Patriot

22 May 2018

 

Cogito Ergo Non Serviam

FBI Informant in Trump Campaign Protected America 

 

The Trump administration has its knickers in a twist over its own allegations that the FBI planted a spy in the presidential campaign to subvert the effort to get a failed casino owner into the White House. The facts, of course, are quite different. There was at least one spy in the campaign, and the informant was a patriotic American who saw something and said something. If anything, the FBI was doing its job, and had it been working on the destruction of its campaign, the agency would have acted much differently.

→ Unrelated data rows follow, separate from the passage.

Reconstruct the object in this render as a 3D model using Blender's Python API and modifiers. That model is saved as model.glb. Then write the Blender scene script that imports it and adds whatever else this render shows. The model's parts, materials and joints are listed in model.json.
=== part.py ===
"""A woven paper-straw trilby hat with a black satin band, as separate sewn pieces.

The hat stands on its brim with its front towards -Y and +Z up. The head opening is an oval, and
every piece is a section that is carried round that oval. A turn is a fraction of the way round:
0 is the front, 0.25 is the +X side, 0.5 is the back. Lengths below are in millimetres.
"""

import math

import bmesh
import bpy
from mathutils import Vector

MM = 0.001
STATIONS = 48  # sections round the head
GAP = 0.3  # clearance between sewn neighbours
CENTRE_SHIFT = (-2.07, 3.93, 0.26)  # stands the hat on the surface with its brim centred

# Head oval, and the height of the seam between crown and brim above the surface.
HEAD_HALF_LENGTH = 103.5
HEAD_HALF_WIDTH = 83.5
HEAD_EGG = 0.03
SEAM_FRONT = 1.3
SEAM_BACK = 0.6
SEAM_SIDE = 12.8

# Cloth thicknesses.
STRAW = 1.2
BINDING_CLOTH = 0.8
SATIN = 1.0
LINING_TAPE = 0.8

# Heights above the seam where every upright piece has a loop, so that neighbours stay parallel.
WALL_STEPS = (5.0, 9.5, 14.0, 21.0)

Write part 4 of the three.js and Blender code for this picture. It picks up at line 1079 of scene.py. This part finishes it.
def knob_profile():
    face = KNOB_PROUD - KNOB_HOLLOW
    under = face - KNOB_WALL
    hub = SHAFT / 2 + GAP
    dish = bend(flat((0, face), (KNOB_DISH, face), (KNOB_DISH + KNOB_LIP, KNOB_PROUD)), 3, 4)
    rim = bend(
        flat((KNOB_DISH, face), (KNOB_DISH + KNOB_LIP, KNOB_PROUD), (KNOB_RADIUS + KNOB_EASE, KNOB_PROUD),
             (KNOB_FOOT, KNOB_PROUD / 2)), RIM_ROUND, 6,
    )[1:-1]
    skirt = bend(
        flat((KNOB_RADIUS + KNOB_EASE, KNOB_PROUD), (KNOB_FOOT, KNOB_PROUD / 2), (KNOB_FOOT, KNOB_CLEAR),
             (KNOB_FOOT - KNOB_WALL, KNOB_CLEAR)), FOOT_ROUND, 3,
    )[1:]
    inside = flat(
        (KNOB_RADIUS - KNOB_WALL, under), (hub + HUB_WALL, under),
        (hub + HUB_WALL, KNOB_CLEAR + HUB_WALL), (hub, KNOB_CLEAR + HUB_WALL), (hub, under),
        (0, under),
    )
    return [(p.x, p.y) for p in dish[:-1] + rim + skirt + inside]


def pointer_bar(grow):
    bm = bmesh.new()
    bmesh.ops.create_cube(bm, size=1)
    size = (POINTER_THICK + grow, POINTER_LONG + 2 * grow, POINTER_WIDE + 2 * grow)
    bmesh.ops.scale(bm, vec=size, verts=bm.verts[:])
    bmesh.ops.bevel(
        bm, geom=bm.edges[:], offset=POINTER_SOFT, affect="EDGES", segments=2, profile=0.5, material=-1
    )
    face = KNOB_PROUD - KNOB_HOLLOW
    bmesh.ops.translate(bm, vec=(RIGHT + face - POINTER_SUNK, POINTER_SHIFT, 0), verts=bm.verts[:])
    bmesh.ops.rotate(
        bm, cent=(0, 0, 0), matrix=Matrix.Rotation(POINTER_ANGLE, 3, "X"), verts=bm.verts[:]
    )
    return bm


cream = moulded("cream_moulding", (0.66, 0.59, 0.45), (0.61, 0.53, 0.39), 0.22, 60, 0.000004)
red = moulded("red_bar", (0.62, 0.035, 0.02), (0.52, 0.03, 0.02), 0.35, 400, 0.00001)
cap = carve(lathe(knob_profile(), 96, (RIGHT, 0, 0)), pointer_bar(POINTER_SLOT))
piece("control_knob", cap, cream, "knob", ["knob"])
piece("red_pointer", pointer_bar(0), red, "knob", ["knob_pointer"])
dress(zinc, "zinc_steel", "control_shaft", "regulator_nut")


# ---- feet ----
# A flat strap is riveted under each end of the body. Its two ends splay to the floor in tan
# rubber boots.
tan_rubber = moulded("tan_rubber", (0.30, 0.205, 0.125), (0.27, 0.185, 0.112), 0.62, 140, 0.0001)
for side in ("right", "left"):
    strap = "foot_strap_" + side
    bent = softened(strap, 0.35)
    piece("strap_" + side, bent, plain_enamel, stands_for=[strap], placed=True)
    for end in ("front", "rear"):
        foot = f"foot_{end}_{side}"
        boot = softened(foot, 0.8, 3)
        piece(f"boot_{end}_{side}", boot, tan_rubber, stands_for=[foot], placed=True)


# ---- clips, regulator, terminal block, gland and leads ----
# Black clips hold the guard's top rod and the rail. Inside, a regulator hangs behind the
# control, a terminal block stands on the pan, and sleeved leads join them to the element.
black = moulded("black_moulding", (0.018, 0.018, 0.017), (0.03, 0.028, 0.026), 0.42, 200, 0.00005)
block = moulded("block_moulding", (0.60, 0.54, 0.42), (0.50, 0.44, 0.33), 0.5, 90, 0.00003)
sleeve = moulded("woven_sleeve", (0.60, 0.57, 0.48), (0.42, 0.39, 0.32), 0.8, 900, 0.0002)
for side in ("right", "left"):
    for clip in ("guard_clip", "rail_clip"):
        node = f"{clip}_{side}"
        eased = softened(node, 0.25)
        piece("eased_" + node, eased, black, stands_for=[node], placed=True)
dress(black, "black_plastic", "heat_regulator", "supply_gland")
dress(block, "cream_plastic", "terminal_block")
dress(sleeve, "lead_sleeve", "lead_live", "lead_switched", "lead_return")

Stefan A. Halper is the name of the informant, revealed in a number of media outlets. Professor Halper is a US citizen, and a former member of a few Republican administrations, starting with the presidency of Richard Nixon. He worked for Bush the Elder in his 1980 presidential campaign and wound up in the Reagan White House as Deputy Assistant Secretary of State for Political-Military Affairs. He went into the private sector thereafter and academia. He has been paid more than a million dollars as a consultant to the US government. He has earned the State Department's Superior Honor Award, the Justice Department's Director's Award, and the Defense Department's Superior Honor Award. He is a Life Fellow at Magdalen College, Cambridge where he convened seminars for senior intelligence officers.

In the course of his seminars, he came into contact with former National Security Adviser Michael Flynn in 2014, Trump foreign policy advisers Carter Page in July 2016 and George Papadopoulos in September 2016. He also met with Sam Clovis, the Trump campaign co-chair, and offered his services as a foreign policy adviser. He was appalled at General Flynn's pro-Russian attitudes.

He met with Carter Page numerous times, and he would certainly have discovered the latter's pro-Russian views. "At the time, I never found his actions suspicious," Mr. Page told NBC News. "He never offered me one cent. Just 2 foreign policy scholars having some discussions. That's about all that I took it as."

He offer to work with Mr. Clovis may well have been a probe to see just how much Russian influence there was in the Trump campaign. And given the June 9, 2016, meeting in Trump Tower among the leadership of the Trump campaign and a few Russians under the Kremlin's roof, there was quite a bit. He may well have learned just how much after talking to Mr. Clovis.

As for Mr. Papadopoulos, Dr. Halper offered to pay him to discuss energy issues related to Turkey, Israel and Cyprus. These were within the former's area of expertise. NBC News stated, "Papadopoulos also told associates he was approached over LinkedIn in July 2016 by Sergei Millian, a Belorussian-American businessman who has claimed business ties to Trump, and who also has been named by The Wall Street Journal and The Washington Post as a source for the notorious Christopher Steele dossier." Mr. Papadopoulos may well have mentioned Mr. Millian's contact to establish greater bona fides with Dr. Halper.

The right-wing fantasy that the FBI had him infiltrate the campaign falls to pieces when one considers the FBI actions in October 2016. Director James Comey announced that Hillary Clinton's campaign was back under investigation over emails. He did not say, "The Trump campaign is full of Russian sympathizers," which would have been the play had the agency been out to destroy the Republican candidate's organization and campaign. It didn't happen that way.

Like Mr. Steele, Dr. Halper noticed a great deal of Russian influence on the Trump campaign and reported it to the FBI. That is what everyone in the Trump campaign should have done when contacted by Russians. Instead, they went to meetings and never reported them on their security clearance forms. That says all one needs to know.